Even as the market priced companies on their near-term profits, the period till 2013-14 was immensely profitable for the industry due to the self-financing nature of residential real estate. Buyers would book apartments before the construction began and pay the developers as they constructed.

As long as the developer could fund the 10 percent it took to buy land and set aside 5 percent for permissions and miscellaneous expenses, they could hope to make a 100 percent return on their capital employed over the life cycle of the project. (15 percent of top line initially put in to start the project would result in 15 percent profits.) So while the companies were worth only a fraction of their pre-Lehman valuations, the business continued to generate high profit margins, which would soon attract regulation in the form of the Real Estate (Regulation and Development) Act. This would result in the business becoming far more capital-intensive even as sales started slowing.

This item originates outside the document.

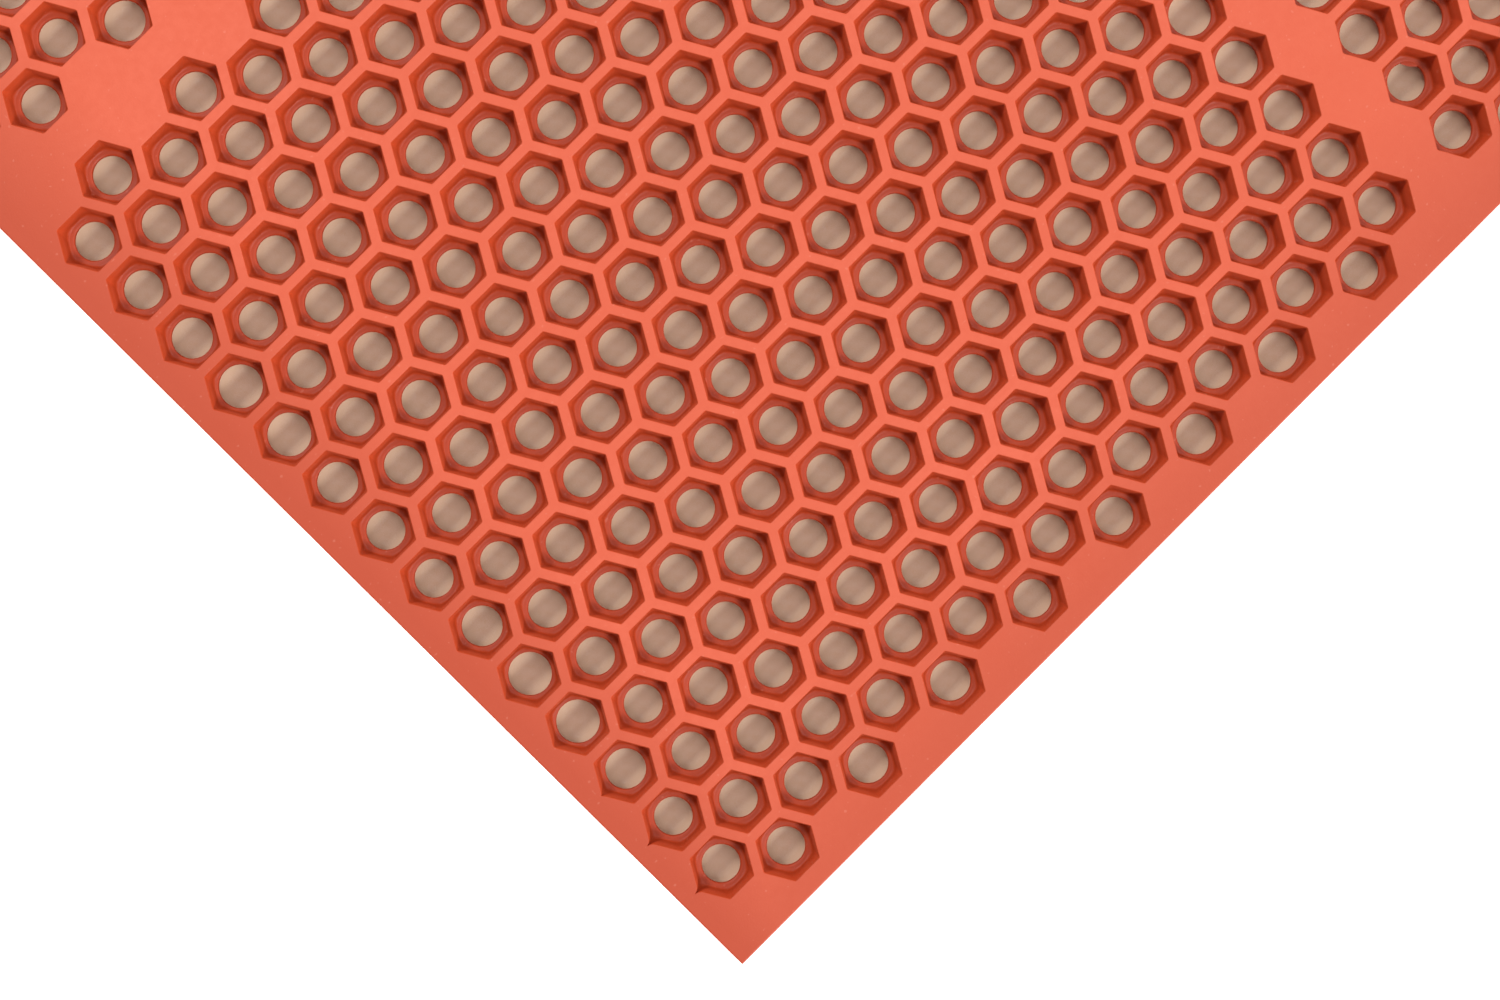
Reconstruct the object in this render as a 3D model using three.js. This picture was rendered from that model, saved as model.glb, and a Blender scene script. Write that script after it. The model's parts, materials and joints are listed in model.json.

Fast forward to 2019 and real estate companies have had to put aside 70 percent of buyer advances into an escrow account for construction. Slowing sales have meant that developers often have to construct the project and still have inventory left. And changes in accounting rules mean that companies have to use the percentage completion method to account for revenue and profits. And their projections of achieving a 20 percent growth every year on the area developed have not materialised. Add to that weak corporate governance and contracts given to related parties and it becomes difficult for investors to understand where the money is going.

Valuing Companies
Greater regulation has also meant that companies now have to disclose precise sales numbers. Several states allow buyers to see the number of apartments sold in a particular project and it is possible to project revenues and make an estimate of profitability. Since real estate is cyclical and projects have a 2- to 4-year gestation period, it is best to estimate revenues and profits over the course of a cycle.

Thakker cautions against taking company projections on how much they will develop. “Getting permissions is time consuming and a six-month delay can push revenue recognition to the next year,” he says. He advises taking the enterprise value of a business and discounting the next three year profits and putting a reasonable multiple on it. Also, make an allowance for the debt the company has. Some developers like Godrej and Oberoi have been debt averse. Others like DLF have reduced debt from ₹24,495 crore to ₹13,759 crore in the last five years. Its stock price has doubled in the same period even though it is a fraction of its IPO listing price. And last, while the sector has poor returns on equity there is every possibility of it going up as companies become more disciplined about capital use and stop buying land far in excess of their needs. Depending on the company assigning a multiple of 10 to 15 for future profits is fair.

So is the market getting its long-term call on the sector wrong? From being too optimistic in its projections is it now being too pessimistic? There are signs that that may be the case. First, revenue and profits are at cyclical lows. As demand comes back, expect sales velocity but not pricing to improve. That would allow developers to be more capital efficient. Second, demonetisation and the Goods and Services Tax have suppressed demand. Expect that to also recover. Last, the time and effort taken to secure permissions is also expected to improve. Don’t factor in any earnings multiple expansion.

In the past there have been instances when the market has been spectacularly wrong in valuing businesses. In 2002, India’s largest liquor company United Spirits was available for ₹800 crore ($215 million then); today, it’s worth ₹40,400 crore ($5.7 billion). In real estate as well there may be rich pickings for investors.